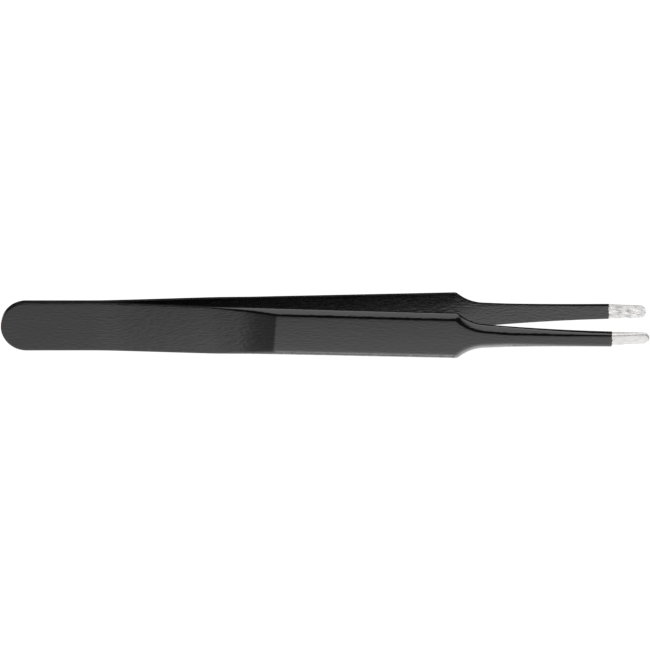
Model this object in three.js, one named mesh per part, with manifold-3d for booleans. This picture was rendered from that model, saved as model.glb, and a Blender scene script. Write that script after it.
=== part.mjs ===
// Precision tweezers, flat round tip pattern, 120 mm long.
//
// Two ground steel arms are spot-welded face to face at the tail and spring apart towards the
// tips. Both are covered with a thin black static-dissipative coating that stops short of the
// bare steel tips.
//
// Frame, in millimetres: +X runs from the tail to the tips, +Z is up across the arms' width, and
// the tweezers stand on the lower edges of both arms. The front arm is on the -Y side and the
// rear arm is its mirror image on the +Y side. The origin is under the middle of the object.
//
// Stations along an arm are distances from the tail end; the last lines move them to the frame.

import * as THREE from "three";
import { mergeVertices } from "three/addons/utils/BufferGeometryUtils.js";
import Module from "manifold-3d";

const wasm = await Module();
wasm.setup();

// ---- Driving dimensions ----

const LENGTH = 120;
const TAIL_HALF_WIDTH = 4.73; // also the radius of the round tail end
const WELD_END = 17; // the arms lie face to face up to here
const THIN_END = 38.6; // the spring leaf keeps its thinnest section up to here
const CREST = 50.9; // end of the concave ground ramp, start of the thick grip
const SHOULDER = 84.6; // the grip's corner, where the shoulder starts
const SHOULDER_HALF_WIDTH = 4.44;
const SHOULDER_RADIUS = 7.9; // concave shoulder arc
const SHOULDER_SLOPE = 0.965; // how steeply the shoulder starts, rise over run
const NOSE_START_SLOPE = 0.08; // taper of the nose per side where the shoulder arc meets it
const NOSE_END = 118.75; // the round tip starts here
const TIP_HALF_WIDTH = 1.24;

const THIN_THICKNESS = 0.8; // coated thickness of one arm in the weld zone and spring leaf
const GRIP_THICKNESS = 1.48;
const NOSE_THICKNESS = 1.56;
const NOSE_THICK_FROM = 90;
const COAT_END = 113.05; // the coating stops here, the rest is bare steel
const TIP_THICKNESS = 0.68;

const GRIP_BEVEL = 0.93; // width of the bevel along the outer face's edges
const WIDEST_BEVEL = 0.95; // around the shoulder
const BEVEL_RISE = 0.66; // bevel depth over bevel width
const NOSE_FACE_HALF_WIDTH = 1.0; // the nose's bevels leave this much of the outer face
const EDGE_BREAK = 0.08; // the smallest bevel, a broken edge

const COAT = 0.08; // coating thickness
const FIT_GAP = 0.02; // clearance between separately modelled touching faces
const STEEL_INSET = COAT + FIT_GAP;

const FLEX_STATION = 30; // where the leaf's bending is gathered into one hinge
const FLEX_GAP = 0.3; // clearance between the solids on the hinge's two sides

const WELD_STATIONS = [4.6, 9.6, 14.6];
const WELD_RADIUS = 1.5;
const WELD_THICKNESS = 0.4;
const WELD_CLEARANCE = 0.05;
const WELD_SIDES = 24;

// The inner face's distance from the middle plane: station, half gap and slope, joined by cubics.
const OPENING_KNOTS = [
  { x: WELD_END, y: 0, slope: 0.02 },
  { x: 24, y: 0.47, slope: 0.09 },
  { x: 36.5, y: 1.64, slope: 0.09 },
  { x: 44, y: 2.25, slope: 0.058 },
  { x: SHOULDER, y: 4.8, slope: 0.06 },
  { x: COAT_END, y: 6.27, slope: 0.035 },
];

// ---- Shape of one arm, as functions of the station ----

function cubicBetween(a, b, x) {
  const span = b.x - a.x;
  const u = (x - a.x) / span;
  const rise = 3 * u ** 2 - 2 * u ** 3;
  return (
    a.y * (1 - rise) +
    b.y * rise +
    span * (a.slope * (u ** 3 - 2 * u ** 2 + u) + b.slope * (u ** 3 - u ** 2))
  );
}

// Half the gap between the arms' inner faces. The bare tips' inner faces are flat.
function halfGap(x) {
  const last = OPENING_KNOTS[OPENING_KNOTS.length - 1];
  if (x <= OPENING_KNOTS[0].x) return 0;
  if (x >= last.x) return last.y + last.slope * (x - last.x);
  const i = OPENING_KNOTS.findIndex((knot) => knot.x >= x);
  return cubicBetween(OPENING_KNOTS[i - 1], OPENING_KNOTS[i], x);
}

// The shoulder arc starts at the grip's corner and ends where its slope meets the nose's taper.
const ARC_START_SIN = Math.sin(Math.atan(SHOULDER_SLOPE));
const ARC_END_SIN = Math.sin(Math.atan(NOSE_START_SLOPE));
const ARC_END = SHOULDER + SHOULDER_RADIUS * (ARC_START_SIN - ARC_END_SIN);
const ARC_CENTRE_X = SHOULDER + SHOULDER_RADIUS * ARC_START_SIN;
const ARC_CENTRE_Z =
  SHOULDER_HALF_WIDTH + SHOULDER_RADIUS * Math.sqrt(1 - ARC_START_SIN ** 2);

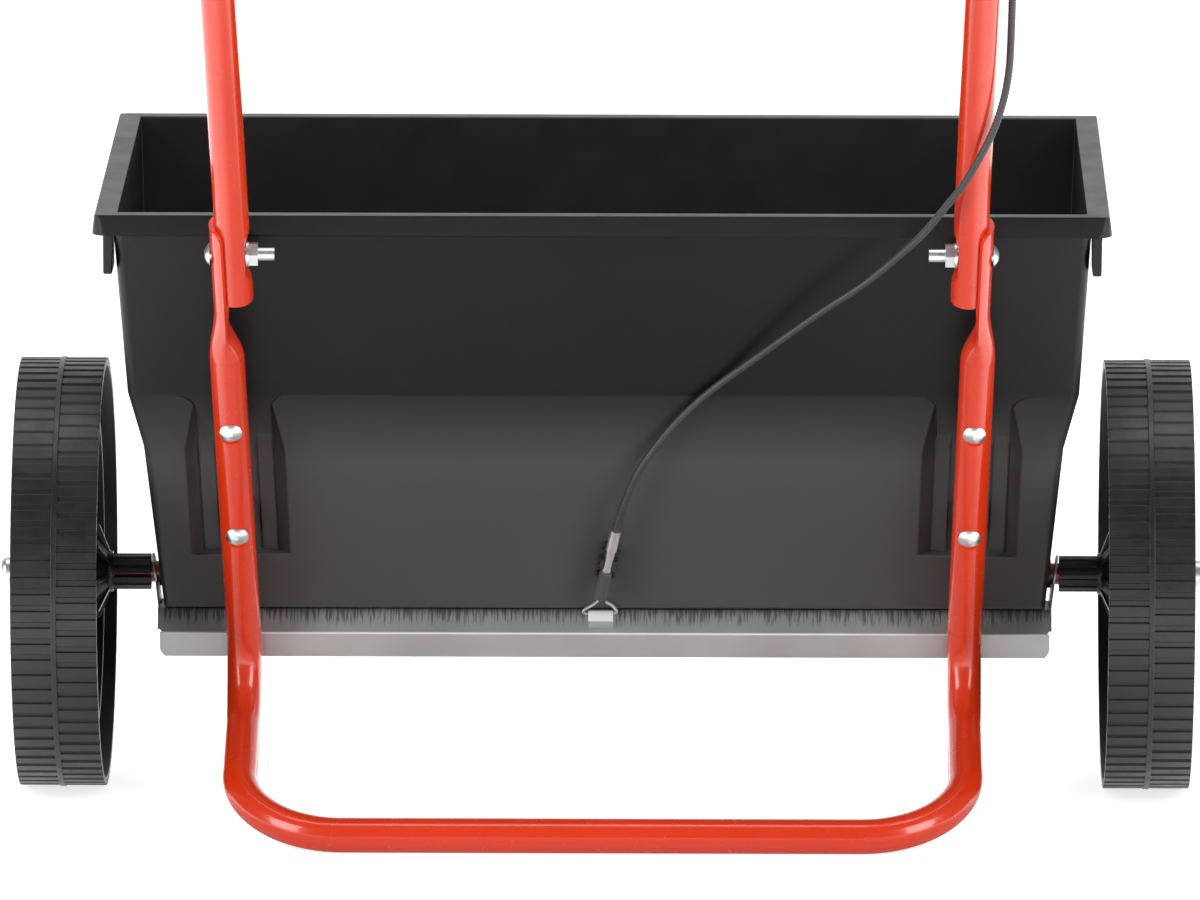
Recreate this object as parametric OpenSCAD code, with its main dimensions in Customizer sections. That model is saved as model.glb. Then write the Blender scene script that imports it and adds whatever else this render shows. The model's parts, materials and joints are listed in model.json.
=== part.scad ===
// Push spreader for lawns: a V hopper on two wheels, an agitator axle, a swinging
// shutter under the hopper, a bent tube stand and a handle with a dosing lever.
// Millimetres. +Z is up, +Y is the way it is pushed, the user stands at -Y.

/* [Wheels and axle] */
// Outer diameter of each wheel
wheel_d = 200; // [190:1:210]
// Width of each wheel
wheel_w = 39.5; // [34:0.5:42]
// Length of a wheel's sleeve inside the inner edge of its rim
sleeve_len = 20.7; // [19:0.1:24]
// Wall of the rim under the tread
rim_wall = 2.8; // [2:0.1:4]
// Tread blocks around each half of a rim
tread_count = 80; // [60:1:90]
// Depth of the tread grooves
tread_depth = 0.9; // [0.5:0.1:1.5]
// Thickness of the wheel's disc
disc_t = 3; // [2.5:0.1:4]
// Depth of the disc behind the inner edge of the rim
disc_in = 29; // [24:0.5:31]
// Middle radius of the ring wall inside a wheel
ring_r = 75; // [60:1:82]
// Diameter of the fluted sleeve on each wheel
sleeve_d = 16.6; // [15:0.1:18]
// Gap along the axle between a sleeve and the shutter's ear
sleeve_gap = 3.7; // [3.6:0.1:6]
// Diameter of the axle
axle_d = 10; // [9:0.1:11]
// Gap along the axle on both sides of a washer
washer_gap = 0.15; // [0.1:0.05:0.4]
// Radial clearance of running fits
run_clear = 0.05; // [0.03:0.01:0.08]
// Diameter of the push-on axle caps
cap_d = 13; // [12:0.1:15]
// Diameter of the drive pin
pin_d = 3; // [2:0.1:3.5]

/* [Hopper] */
// Length of the rim along the axle
rim_len = 460; // [450:1:461]
// Depth of the rim, front to back
rim_dep = 239; // [220:1:245]
// Height of the rim's top above the axle
rim_h = 193.6; // [180:0.2:200]
// Height of the rim's skirt
lip_h = 9.4; // [7:0.2:12]
// How far the skirt flares outwards
lip_flare = 1.2; // [0.6:0.1:2]
// How far the rim stands out from the walls
rim_over = 8; // [6:0.2:10]
// Wall of the hopper
wall = 2.5; // [2:0.1:3]
// Lean of the front and back walls, and of the handle, from upright
lean = 25; // [23:0.5:27]
// Height of the raised lower panels above the walls
bulge = 5; // [3:0.2:6]
// Height above the axle where the lower panels begin to rise
bulge_top = 99.5; // [90:0.5:110]
// Height above the axle where the lower panels are fully raised
bulge_full = 72.5; // [64:0.5:80]
// Underside of the hopper below the axle
floor_h = 11.5; // [10.5:0.1:13]
// Inner radius of the trough around the agitator
trough_r = 13; // [12.5:0.1:14]
// How far each end wall draws in from the rim down to the lower panels
end_in_mid = 4; // [3:0.5:6]
// How far it draws in down to where the lower panels are fully raised
end_in_low = 11; // [9:0.5:13]
// How far it draws in down to the foot
end_in_foot = 18; // [16:0.5:19]
// Width of a channel's floor around a stand tube
channel_w = 34; // [30:0.5:38]
// Radius of the raised panels' upper corners at a channel
channel_r = 9; // [4:0.5:12]
// Metering slots in the trough: length along the axle
slot_len = 14; // [10:0.5:18]
// Width of a metering slot around the trough
slot_w = 3.6; // [3:0.1:3.9]
// Pitch of the metering slots
slot_pitch = 28; // [24:0.5:32]

/* [Shutter] */
// Gap between the hopper's end, at its foot, and the outside of the shutter's ear
shutter_side = 3.3; // [3:0.1:3.6]
// Thickness of the shutter's sheet
sheet = 0.8; // [0.6:0.1:1]
// Gap between the trough and the shutter
shutter_gap = 0.7; // [0.5:0.1:1]
// Half-width of the shutter's ears around the axle
ear_r = 9; // [8:0.5:11]
// Width of the hook tongue
tongue_w = 11.4; // [9:0.2:13]
// Place of the hook tongue and the cable's hook, from the middle
tongue_x = -1.75; // [-3:0.05:0]

/* [Tubes] */
// Outer diameter of the tubes
tube_d = 16; // [15:0.1:17]
// Wall of the tubes
tube_wall = 1; // [0.8:0.1:1.5]
// Gap between a stand tube and the hopper's rim
rim_gap = 1.1; // [0.8:0.1:2]
// Distance of the stand's cross bar behind the axle
stand_back = 134; // [125:1:150]
// Distance from the end of the rim in to a stand leg
leg_in = 63.3; // [60:0.1:66]
// Slope of the stand's lower legs from level
leg_slope = 20.8; // [19:0.1:23]
// Bend radius at the stand's lower corners
corner_r = 48; // [40:1:60]
// Bend radius at the stand's knees
knee_r = 32; // [28:1:36]
// Outward flare of the tubes above the knees
flare = 1.5; // [1:0.1:2]
// Height of the lower frame bolts along the wall
bolt_low_s = 47; // [44:0.5:50]
// Distance between the frame bolts of a leg
bolt_pitch = 60; // [56:0.5:64]
// Top of the stand tubes along the wall
stand_top_s = 221.5; // [218:0.5:226]
// Overlap of two tubes at a bolted joint
joint_lap = 41.5; // [38:0.5:46]
// Length of a lower handle tube
handle_len = 410; // [380:1:440]
// Length of the upper handle's legs
upper_len = 420; // [400:1:450]
// Bend radius of the upper handle
upper_r = 60; // [50:1:70]
// Outer diameter of the foam grip
grip_d = 28; // [25:0.5:32]
// Bare tube at each end of the foam grip, up to the bend
grip_bare = 8.5; // [3:0.5:20]

/* [Fasteners] */
// Shank diameter of the bolts
bolt_d = 6; // [5:0.1:6.4]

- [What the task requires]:
Each line from the start of the listing above through the line containing "to the frame." should be copied exactly, please, with no other lines added.

- [Result of the exercise]:
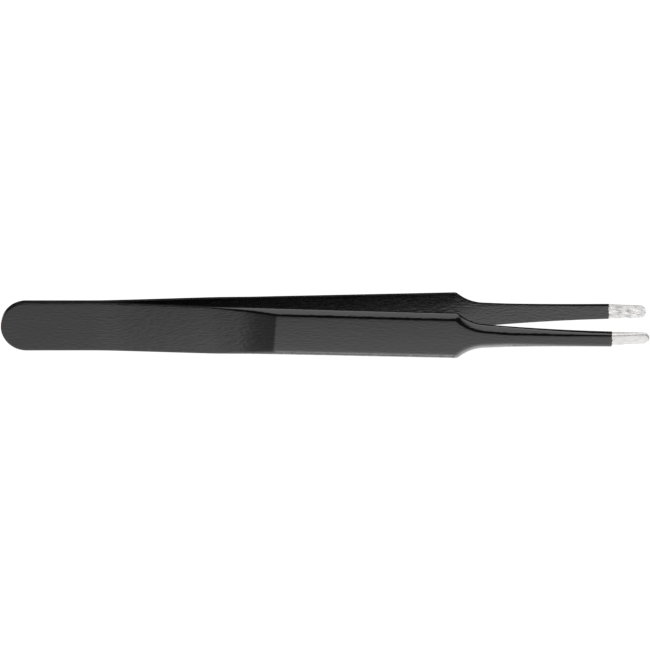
Model this object in three.js, one named mesh per part, with manifold-3d for booleans. This picture was rendered from that model, saved as model.glb, and a Blender scene script. Write that script after it.
=== part.mjs ===
// Precision tweezers, flat round tip pattern, 120 mm long.
//
// Two ground steel arms are spot-welded face to face at the tail and spring apart towards the
// tips. Both are covered with a thin black static-dissipative coating that stops short of the
// bare steel tips.
//
// Frame, in millimetres: +X runs from the tail to the tips, +Z is up across the arms' width, and
// the tweezers stand on the lower edges of both arms. The front arm is on the -Y side and the
// rear arm is its mirror image on the +Y side. The origin is under the middle of the object.
//
// Stations along an arm are distances from the tail end; the last lines move them to the frame.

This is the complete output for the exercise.